A TRANSFERÊNCIA
Por: regomezz • 20/10/2018 • Trabalho acadêmico • 1.076 Palavras (5 Páginas) • 107 Visualizações
No seminário de Lacan sobre A transferência, encontramos na citação do Banquete de Platão uma chave preciosa para demarcar a maneira própria do amor operar no processo psicanalítico pela função do desejo do analista. Sócrates diz nada saber do amor, senão o que escutou de uma mulher. É nesse lugar curioso cedido ao feminino que se parte na busca de resgatar uma dimensão mais ampla para o amor que, como Márcia Sobreira lembra, comporta sempre uma visada ao infinito. Diotima critica que o amor, que amplo senso estaria vinculado ao desejo do que é bom e nos faz felizes, ficou restrito a indicar a busca da metade de si mesmo. E indo além, interroga-se sobre qual seria o ato particular no qual desejar o bom toma o nome de amor, ou seja, questiona: que “bom “ é esse que está em jogo no amor? E responde que é a beleza, seja pelo corpo, seja pela alma. Ela explica que a certa altura da vida precisamos produzir, e o amor busca a beleza porque ela é fecunda, implica engendramento, convoca a poiesis, definida como a causa que faz “passar o que quer que seja do não ser ao ser” [1][3]. É por esta via que o homem se faz criador. Assim, embora com sua natureza mortal, consegue participar do imortal como lhe for possível. Faz-se simultaneamente acolhimento do precário e expressão de expansão.

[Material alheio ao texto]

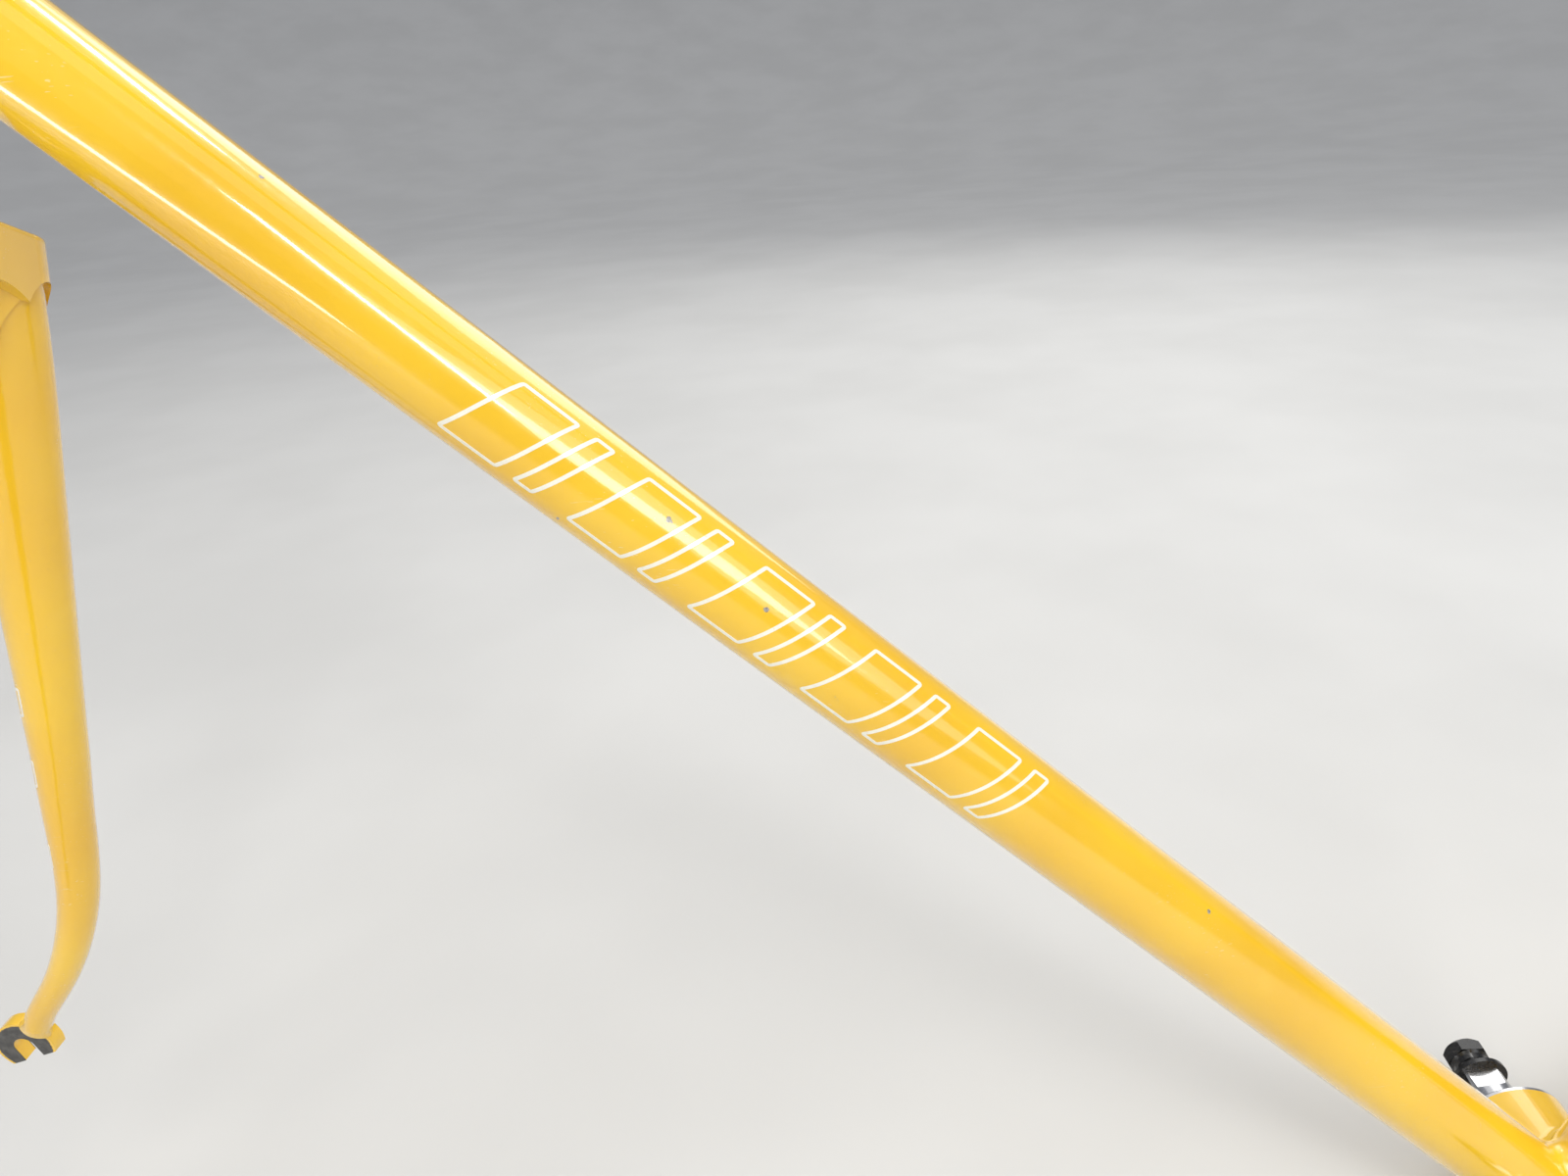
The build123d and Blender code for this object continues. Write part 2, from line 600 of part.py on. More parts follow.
def fork_tip(side):
    """A forged tip: a round plate with a slot for the axle, flared up into the blade's end."""
    far = FRONT_SPACING + TIP_THICKNESS
    plate = tip_disc(TIP_RADIUS, FRONT_SPACING, far)
    end = BLADE_RUN - BLADE_STOP
    stations = (end, end + 5.0, end + 12.0)
    radii = ((BLADE_END[0], BLADE_END[1]), (BLADE_END[0] + 1.0, BLADE_END[1] - 1.0), (11.0, TIP_THICKNESS / 2 - 0.1))
    planes = [blade_plane(run) for run in stations]
    planes[-1] = Plane(origin=Vector(planes[-1].origin.X, (FRONT_SPACING + far) / 2, planes[-1].origin.Z),
                       x_dir=planes[-1].x_dir, z_dir=planes[-1].z_dir)
    neck = ellipse_loft(planes, radii)
    neck = without(neck, [tip_disc(TIP_RADIUS, FRONT_SPACING - 20, FRONT_SPACING), tip_disc(TIP_RADIUS, far, far + 20)])
    tongue_plane = blade_plane(end - 8.0)
    tongue = BLADE_HOLLOW & (tongue_plane * Pos(0, 0, 15) * Box(60, 60, 30))
    blank = plate + neck
    slot_way = Vector(math.sin(TIP_SLOT_TILT), 0, -math.cos(TIP_SLOT_TILT))
    cut_place = Plane(origin=FRONT_AXLE, x_dir=(0, 1, 0), z_dir=slot_way)
    slot = cut_place * Pos(0, 0, 25) * Box(200, 2 * AXLE_SLOT, 50)
    foot = cut_place * Pos(0, 0, TIP_LEG + 15) * Box(200, 60, 30)
    hole = tip_disc(AXLE_SLOT, 0, 90)
    return mirrored(without(blank, [slot, foot, hole]) + tongue, side)


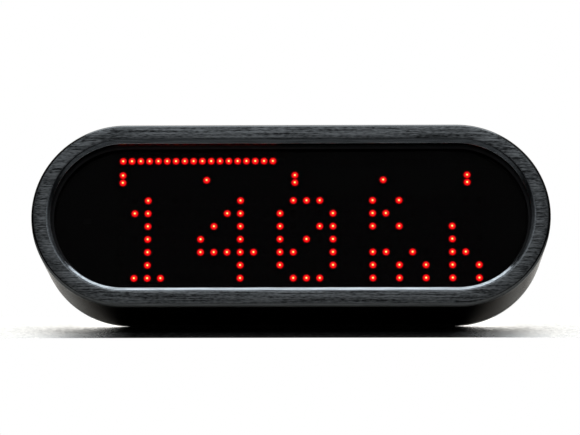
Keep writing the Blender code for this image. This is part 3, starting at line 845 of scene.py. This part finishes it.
def make_chip(node, piece, sides, count, pitch, width, reach=1.0 * MM):
    """A moulded chip with bent legs on the named sides, its foot at low Y and its marked top at high Y."""
    low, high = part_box(node)
    ways = {"left": (-1, 0), "right": (1, 0), "low": (0, -1), "high": (0, 1)}
    body_low, body_high = low.copy(), high.copy()
    for side in sides:
        x, z = ways[side]
        (body_low if x + z < 0 else body_high).xz -= Vector((x, z)) * reach
    part_line = (low.y + high.y) / 2
    foot = low.y - 0.15 * MM
    shape = Shape()
    draft = 0.12 * MM
    levels = ((draft, low.y), (0, part_line), (draft, high.y - draft), (2 * draft, high.y))
    shape.grid([block_loop(body_low, body_high, inset, y) for inset, y in levels])
    middle = (body_low + body_high) / 2
    half = (body_high - body_low) / 2
    legs = Shape()
    for side in sides:
        out = Vector((ways[side][0], 0, ways[side][1]))
        along = Vector((out.z, 0, out.x))
        edge = middle + Vector((out.x * half.x, 0, out.z * half.z))
        for i in range(count):
            root = edge + along * (i - (count - 1) / 2) * pitch
            add_leg(legs, root, out, width, reach, part_line, foot)
    legs.become(f"{piece}_legs", [MATERIALS["tin"]], sharp=25)
    chip = shape.become(piece, [MATERIALS["chip"]], [node], sharp=25)
    aside, dimple, depth = 1.2 * MM, 0.4 * MM, 0.12 * MM
    mark = (body_low.x + aside, body_high.z - aside)
    cut(chip, [(mark, dimple, dimple, high.y - depth, high.y + PAST)])


def make_capacitor(number):
    """An electrolytic can, necked in above its base, with a cross scored in its top."""
    node = f"capacitor_{number}"
    centre, radius, near, far = box_of(node)
    soft, neck, corner = 0.5 * MM, 0.25 * MM, 0.2 * MM
    profile = [(radius - corner, near), (radius, near + corner), (radius, near + 0.9 * MM)]
    profile += [(radius - neck, near + 1.2 * MM), (radius - neck, near + 1.5 * MM), (radius, near + 1.8 * MM)]
    profile += arc((radius - soft, far - soft), soft, 0, 90, 5) + [(radius - 0.9 * MM, far)]
    profile += [(radius - 1.0 * MM, far - 0.1 * MM)]
    shape = Shape()
    shape.grid([round_loop(centre, r, y) for r, y in profile])
    long, thin = radius - 1.4 * MM, 0.12 * MM
    deep, shallow = far - 0.12 * MM, far - 0.06 * MM
    for wide, tall in ((long, thin), (thin, long)):
        low = (centre[0] - wide, deep, centre[1] - tall)
        shape.box(low, (centre[0] + wide, shallow, centre[1] + tall), slot=1)
    shape.become(f"can_{number}", [MATERIALS["tin"], MATERIALS["chip"]], [node])


def make_crystal():
    """A pressed can with round ends, on a flanged base."""
    low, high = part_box("crystal")
    middle = (low.z + high.z) / 2
    flange = (high.z - low.z) / 2
    half = (high.x - low.x) / 2 - flange
    can, soft = flange - 0.45 * MM, 0.4 * MM
    profile = [(flange, low.y), (flange, low.y + 0.4 * MM), (can, low.y + 0.5 * MM)]
    profile += arc((can - soft, high.y - soft), soft, 0, 90, 5)
    shape = Shape()
    rows = []
    for radius, y in profile:
        loop = []
        for x, _, z in pill_loop(radius, y, steps=20):
            nearer = math.copysign(HALF - half, x)
            loop.append(((low.x + high.x) / 2 + x - nearer, y, z - MIDDLE + middle))
        rows.append(loop)
    shape.grid(rows)
    shape.become("crystal_can", [MATERIALS["nickel"]], ["crystal"])


def make_chips():
    rows = ("low", "high")
    for i in range(1, 4):
        make_chip(f"led_driver_{i}", f"driver_chip_{i}", rows, count=12, pitch=1.2 * MM, width=0.4 * MM)
    all_round = ("left", "right", "low", "high")
    make_chip("microcontroller", "processor_chip", all_round, count=12, pitch=0.65 * MM, width=0.28 * MM)
    tabs = {"count": 3, "pitch": 2.54 * MM, "width": 1.0 * MM, "reach": 1.8 * MM}
    make_chip("voltage_regulator", "regulator_chip", ("low",), **tabs)


def dress_nodes():
    """Gives each CAD node that stays its material."""
    plain = {
        "board_frame": "plastic", "board_header": "plastic", "led_board": "board", "logic_board": "logic",
        "light_sensor": "chip", "power_inductor": "chip", "button_switch": "chip", "switch_stem": "plastic",
        "socket_nut": "nickel", "cover_seal": "rubber", "socket_seal": "rubber", "button_seal": "rubber",
    }
    plain.update({f"board_spacer_{i}": "nickel" for i in range(1, 5)})
    for node, name in plain.items():
        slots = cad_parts[node].data.materials
        slots.clear()
        slots.append(MATERIALS[name])


# ---------------------------------------------------------------- stage


def make_stage():
    """A narrow lacquered shelf under the buffers' lower edges, smoothest where the instrument stands."""
    low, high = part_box("mount_buffer_left")
    foot = Vector((0, high.y - SHELF_INSET, low.z + SHELF_LIFT))
    along = Vector((0, math.cos(LEAN), math.sin(LEAN)))
    wide, near, far = SHELF_REACH
    corners = []
    for x, run in ((-wide, -near), (wide, -near), (wide, far), (-wide, far)):
        corners.append(Vector((x, 0, 0)) + foot + along * run)
    mesh = bpy.data.meshes.new("shelf")
    mesh.from_pydata(corners, [], [(0, 1, 2, 3)])
    material, nodes, links, shader = new_material("white_lacquer", (0.80, 0.78, 0.74), 0.5)
    gloss = nodes.new("ShaderNodeBsdfGlossy")
    gloss.inputs["Color"].default_value = (1, 1, 1, 1)
    place = nodes.new("ShaderNodeTexCoord").outputs["Object"]
    aside = calculate(nodes, links, "ABSOLUTE", along_axis(nodes, links, place, (1, 0, 0)))
    worn = remap(nodes, links, aside, *SHELF_POLISH)
    rubbed = remap(nodes, links, along_axis(nodes, links, place, (0, 1, 0)), *SHELF_RUB)
    speckle = remap(nodes, links, noise(nodes, links, (900, 250, 900), 3.0), 0.3, 0.7, 0.75, 1.25)
    even = calculate(nodes, links, "MULTIPLY", worn, rubbed)
    links.new(calculate(nodes, links, "MULTIPLY", even, speckle), gloss.inputs["Roughness"])
    slant = nodes.new("ShaderNodeLayerWeight")
    mix = nodes.new("ShaderNodeMixShader")
    sheen = remap(nodes, links, slant.outputs["Facing"], 0.88, 0.94, 0.04, 1.0)
    links.new(sheen, mix.inputs["Fac"])
    links.new(shader.outputs["BSDF"], mix.inputs[1])
    links.new(gloss.outputs["BSDF"], mix.inputs[2])
    links.new(mix.outputs["Shader"], nodes["Material Output"].inputs["Surface"])
    mesh.materials.append(material)
    shelf = bpy.data.objects.new("shelf", mesh)
    bpy.context.scene.collection.objects.link(shelf)


def add_light(name, place, target, size, energy, colour):
    data = bpy.data.lights.new(name, "AREA")
    data.shape = "RECTANGLE"
    data.size, data.size_y = size
    data.energy = energy
    data.color = colour
    light = bpy.data.objects.new(name, data)
    light.location = place
    light.rotation_euler = (Vector(target) - Vector(place)).to_track_quat("-Z", "Y").to_euler()
    bpy.context.scene.collection.objects.link(light)


def make_world():
    """A bright backdrop low behind, a dim room ahead, and darker paper in front of the shelf."""
    world = bpy.data.worlds.new("studio")
    world.use_nodes = True
    nodes, links = world.node_tree.nodes, world.node_tree.links
    direction = nodes.new("ShaderNodeTexCoord").outputs["Generated"]
    behind = along_axis(nodes, links, direction, (0, math.cos(LEAN), math.sin(LEAN)))
    up = along_axis(nodes, links, direction, (0, -math.sin(LEAN), math.cos(LEAN)))
    aside = calculate(nodes, links, "ABSOLUTE", along_axis(nodes, links, direction, (1, 0, 0)))

    def area(level, *limits):
        """A level of light, faded in or out by each (direction, where it is none, where it is full)."""
        light = None
        for value, none, full in limits:
            fade = remap(nodes, links, value, none, full, 0.0, level if light is None else 1.0)
            light = fade if light is None else calculate(nodes, links, "MULTIPLY", light, fade)
        return light

    backdrop = area(1.45, (behind, 0.12, 0.45), (aside, 0.65, 0.35), (up, -0.22, -0.04), (up, 0.85, 0.5))
    paper = area(0.11, (up, -0.12, -0.32), (behind, 0.1, -0.1))
    ahead = area(0.75, (behind, -0.10, -0.35), (aside, 1.0, 0.15), (up, 0.12, 0.45))
    warm = nodes.new("ShaderNodeBackground")
    warm.inputs["Color"].default_value = (1.0, 0.98, 0.93, 1)
    links.new(backdrop, warm.inputs["Strength"])
    cool = nodes.new("ShaderNodeBackground")
    cool.inputs["Color"].default_value = (0.92, 0.97, 1.0, 1)
    front = calculate(nodes, links, "ADD", paper, ahead)
    links.new(remap(nodes, links, front, 0.0, 1.0, 0.01, 1.01), cool.inputs["Strength"])
    room = nodes.new("ShaderNodeAddShader")
    links.new(warm.outputs["Background"], room.inputs[0])
    links.new(cool.outputs["Background"], room.inputs[1])
    seen = nodes["Background"]
    seen.inputs["Color"].default_value = (1, 1, 1, 1)
    path = nodes.new("ShaderNodeLightPath")
    mix = nodes.new("ShaderNodeMixShader")
    links.new(path.outputs["Is Camera Ray"], mix.inputs["Fac"])
    links.new(room.outputs["Shader"], mix.inputs[1])
    links.new(seen.outputs["Background"], mix.inputs[2])
    links.new(mix.outputs["Shader"], nodes["World Output"].inputs["Surface"])
    bpy.context.scene.world = world


def make_lights():
    add_light("overhead", (0, -0.02, 0.50), (0, 0, MIDDLE), (0.50, 0.34), 1.5, (0.90, 0.96, 1.0))
    make_world()
    bpy.context.scene.view_settings.view_transform = "Standard"


def make_camera():
    """Looks at the front face from below its normal, at the distance that the lens was set for."""
    turn = (
        Matrix.Rotation(-CAMERA_ROLL, 3, "Y")
        @ Matrix.Rotation(-CAMERA_TURN, 3, "Z")
        @ Matrix.Rotation(-CAMERA_BELOW, 3, "X")
    )
    to_view = turn.inverted()
    face = Vector((0, FRONT, MIDDLE))
    data = bpy.data.cameras.new("camera")
    data.lens = CAMERA_LENS
    data.sensor_width = 36
    data.clip_start = 0.01
    data.clip_end = 10
    camera = bpy.data.objects.new("camera", data)
    right, ahead, up = (to_view @ Vector(axis) for axis in ((1, 0, 0), (0, 1, 0), (0, 0, 1)))
    camera.location = face - ahead * CAMERA_DISTANCE - right * FRAMING.x - up * FRAMING.y
    camera.rotation_mode = "QUATERNION"
    camera.rotation_quaternion = Matrix((right, up, -ahead)).transposed().to_quaternion()
    bpy.context.scene.collection.objects.link(camera)
    bpy.context.scene.camera = camera


make_camera()
make_housing()
make_window()
make_leds()
make_cover()
for number in range(1, SCREWS + 1):
    make_screw(number)
for side in ("left", "right"):
    make_mount(side)
make_socket()
make_button()
make_chips()
for number in (1, 2):
    make_capacitor(number)
make_crystal()
dress_nodes()
make_stage()
make_lights()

A transferência evidencia a dimensão estrutural que o amor toma na constituição do sujeito humano. Podemos perceber que o discurso de Diotima serve para falar da função do amor no laço analítico porque, nele, o amor se desloca de sua posição de colagem no objeto, sem entretanto tirá-lo de causa, e com isso descortina um universo bem mais amplo de possibilidades para o fazer amoroso. Quando o objeto, ou melhor, a fantasia que atrela o sujeito ao objeto revela-se em sua inconsistência – o que é efeito da travessia acima mencionada –, espera-se que o desejo do analista convoque um campo relativo ao desejo de fazer, ou melhor, opere na direção na qual o saber encontra-se vinculado a um saber-fazer, um savoir-faire. Este é o saber que distingue o desejo do analista e lhe permite fazer algo com a verdade. Esse saber não tem nada a ver com nenhum tipo de erudição, ou acúmulo de informação, mas se refere à possibilidade de se tocar, eu diria, “o espírito da Coisa”. Trata-se de, pela poiesis psicanalítica, operar com o amor enquanto meio de transporte “do que quer que seja do não ser ao ser”, ainda que esse ser não seja senão fruto de ato de criação e, portanto, contorno e não supressão de um vazio insuturável. Vazio frente ao qual se pode fazer alguma coisa. Assim, é a dimensão fecundante da beleza o que opera no amor que interessa ao desejo do analista. Ponto no qual caberia investigarmos a relação desse amor com um gozo Outro, feminino, suposto existir diante da evidente insuficiência do gozo fálico, promotor da torção que permite o surgimento de um analista.
Assim, se espera que o analista intervenha, não a partir do sujeito que ele é, mas da função que ele sustenta. Não se trata de uma mera abstenção subjetiva, mas sim da implicação de uma experiência de dessubjetivação que é fruto de sua própria análise. Para isso, é preciso que ele faça um percurso que venha lhe possibilitar tanto uma queda do Outro enquanto assegurador do Ideal da verdade, quanto um certo luto do objeto com o qual tentamos obturar nossa falta a ser. O analista, intervindo do lugar de semblante do objeto que é causa de desejo para o sujeito que ele escuta, busca que algo deste desejo possa ser demarcado em análise. Quero sublinhar que sua capacidade de intervir a partir desse objeto a, proposto por Lacan, é algo que é efeito da própria análise do analista. Ou seja, é ela que pode vir a permitir que haja um consentimento nessa relação na qual o objeto passa a atuar como causa ativamente. É a partir da própria experiência do analista com esse curioso objeto a em sua análise, esse objeto que se afigura como pólo de atração de toda demanda e de condição absoluta para a existência do desejo, que uma interrogação sobre o desejo pode produzir essa exceção, que é um desejo que não é desejo do Outro. Em seu trabalho, Geraldo Piquet o menciona como desejo do desejo não do, mas no outro, ressaltando esse outro com o minúsculo, já que o outro ao qual um analista se dirige não pode senão ser abordado como sujeito dividido.